Where there is no proof of actionable negligence for which the defendant can be lawfully held responsible, the question of the existence of contributory negligence is immaterial. Freschi v. Mason, 108 N.J.L. 272 (E. & A. 1931); Cohen v. Borough of Bradley Beach, 135 N.J.L. 276 (E. & A. 1947).
However, in the present case it was concluded that there was an absence of prima facie proof of the defendant's negligence, and it was also resolved that the plaintiff was as a matter of law guilty of contributory negligence.
The propriety of the dismissal on the ground that the plaintiff had failed to establish to a prima facie degree the alleged negligence of the defendant presents a more argumentative subject, the essence of which in the present case *211 implicates, with the other accompanying conditions and circumstances, the nature of the construction of the railroad crossing by the defendant and the use made of it by the defendant at the time of the accident.

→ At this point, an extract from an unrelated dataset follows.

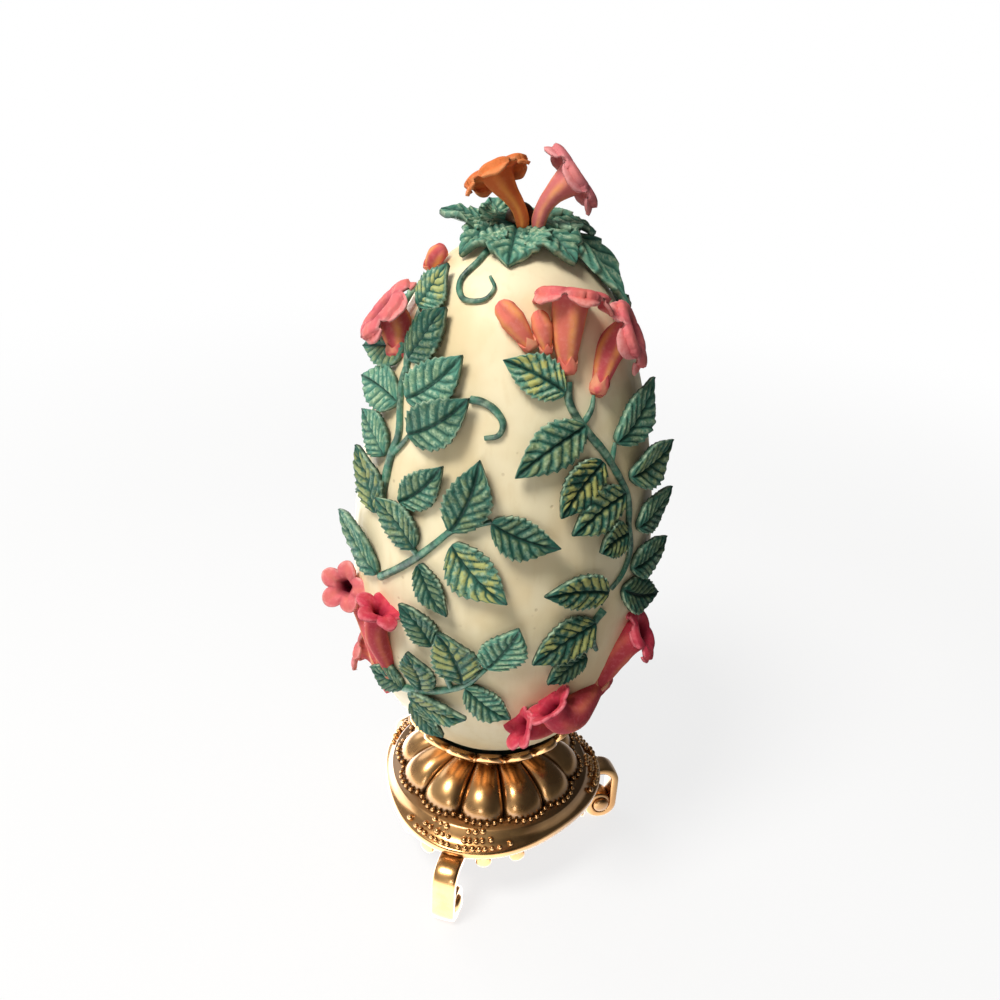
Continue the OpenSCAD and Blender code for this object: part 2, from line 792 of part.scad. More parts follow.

It is an acknowledged principle of law that where a railroad company by its own acts has caused a crossing to be abnormally hazardous to travellers on the public highway, it is under the duty to use extra precautions commensurate with the unusual risk thus created. The following decisions are informative: Pennsylvania R.R. Co. v. Matthews, 36 N.J.L. 531 (E. & A. 1873); Del., Lack. & W.R.R. Co. v. East Orange, 41 N.J.L. 127, 134 (Sup. Ct. 1879); New York, L.E. & W.R.R. Co. v. Randel, 47 N.J.L. 144 (E. & A. 1885); Consolidated Traction Co. v. Chenowith, 61 N.J.L. 554, 559 (E. & A. 1898); Hires v. Atlantic City R.R. Co., 66 N.J.L. 30 (Sup. Ct. 1901); Danskin v. Penna. R.R. Co., 76 N.J.L. 660 (E. & A. 1909); Horandt v. Central Railroad Co., 78 N.J.L. 190 (Sup. Ct. 1909); Jones v. Pennsylvania R.R. Co., 78 N.J.L. 571 (E. & A. 1910); Kyle, Adm'x. v. Lehigh Valley R.R. Co., 81 N.J.L. 186 (Sup. Ct. 1911); Ross v. Director General, 94 N.J.L. 295 (Sup. Ct. 1920); State v. New York, S. & W.R.R. Co., 104 N.J.L. 226 (Sup. Ct. 1928), affirmed 105 N.J.L. 253 (E. & A. 1928); Tota v. Penna. R.R. Co., 104 N.J.L. 330 (E. & A. 1928).
At the Meadow Avenue railroad crossing the defendant chose for its convenience to locate its main line of tracks on top of an artificially constructed elevation of about ten feet in height on its right-of-way over which travellers on the avenue at that place are obliged to pass. In approaching the crossing from the east the surface grade of the avenue does not materially ascend until one reaches a point about 45 feet from the center of the railroad tracks, from which location to the ridge the degree of the ascent is about ten per centum. A photograph in evidence exhibits the condition.
On the dark night of March 15, 1951, when it was noticeable that for some reason the municipal street lights adjacent *212 to the east and west sides of the railroad right-of-way were not illuminated, the defendant's crew stationed a gondola freight car on the crossing directly obstructing the path of vehicles on the avenue. The insistence of the appellant is that the defendant's crew failed to provide any caution signal or safeguard whatever to forewarn motorists of the unusual stationary presence of the freight car at that location, hence the defendant had created an extra-hazardous situation and omitted to exercise greater care commensurate with the increased risk and danger.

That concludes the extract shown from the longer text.